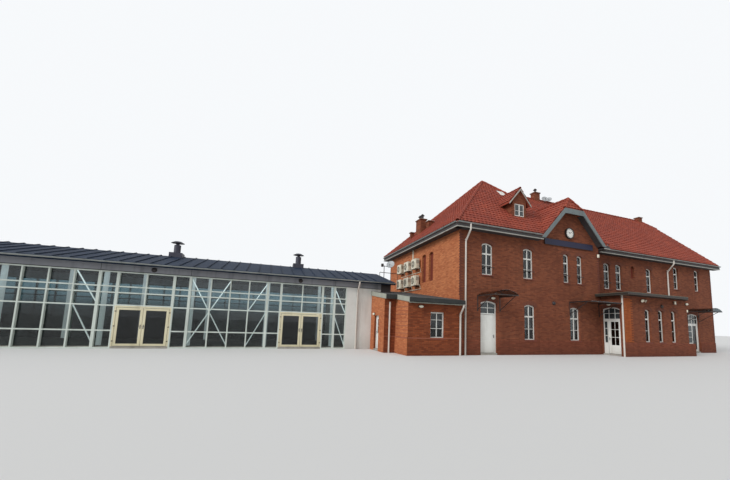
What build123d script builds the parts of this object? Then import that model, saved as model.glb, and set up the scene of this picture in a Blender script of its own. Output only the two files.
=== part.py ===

==

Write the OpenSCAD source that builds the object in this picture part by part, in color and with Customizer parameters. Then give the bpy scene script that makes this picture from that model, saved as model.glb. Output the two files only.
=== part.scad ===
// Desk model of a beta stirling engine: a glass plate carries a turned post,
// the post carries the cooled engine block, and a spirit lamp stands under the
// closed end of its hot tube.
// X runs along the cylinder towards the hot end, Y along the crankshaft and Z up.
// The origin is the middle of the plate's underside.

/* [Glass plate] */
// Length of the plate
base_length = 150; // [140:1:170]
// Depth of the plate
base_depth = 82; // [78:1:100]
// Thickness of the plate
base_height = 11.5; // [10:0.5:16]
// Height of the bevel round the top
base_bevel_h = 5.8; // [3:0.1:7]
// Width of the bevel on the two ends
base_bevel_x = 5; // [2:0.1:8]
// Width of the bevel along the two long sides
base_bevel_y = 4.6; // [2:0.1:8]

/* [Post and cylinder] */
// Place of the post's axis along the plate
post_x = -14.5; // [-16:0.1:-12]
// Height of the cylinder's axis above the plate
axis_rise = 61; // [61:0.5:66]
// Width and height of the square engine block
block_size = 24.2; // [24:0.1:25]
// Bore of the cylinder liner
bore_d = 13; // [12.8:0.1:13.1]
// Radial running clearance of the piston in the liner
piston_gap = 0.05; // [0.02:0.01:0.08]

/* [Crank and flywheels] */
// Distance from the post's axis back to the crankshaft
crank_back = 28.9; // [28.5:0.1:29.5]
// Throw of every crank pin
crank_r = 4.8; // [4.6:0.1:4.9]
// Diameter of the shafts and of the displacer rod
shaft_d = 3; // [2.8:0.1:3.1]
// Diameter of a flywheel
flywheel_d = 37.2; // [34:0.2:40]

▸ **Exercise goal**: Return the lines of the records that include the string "picture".

▸ **Exercise solution**:
What build123d script builds the parts of this object? Then import that model, saved as model.glb, and set up the scene of this picture in a Blender script of its own. Output only the two files.
Write the OpenSCAD source that builds the object in this picture part by part, in color and with Customizer parameters. Then give the bpy scene script that makes this picture from that model, saved as model.glb. Output the two files only.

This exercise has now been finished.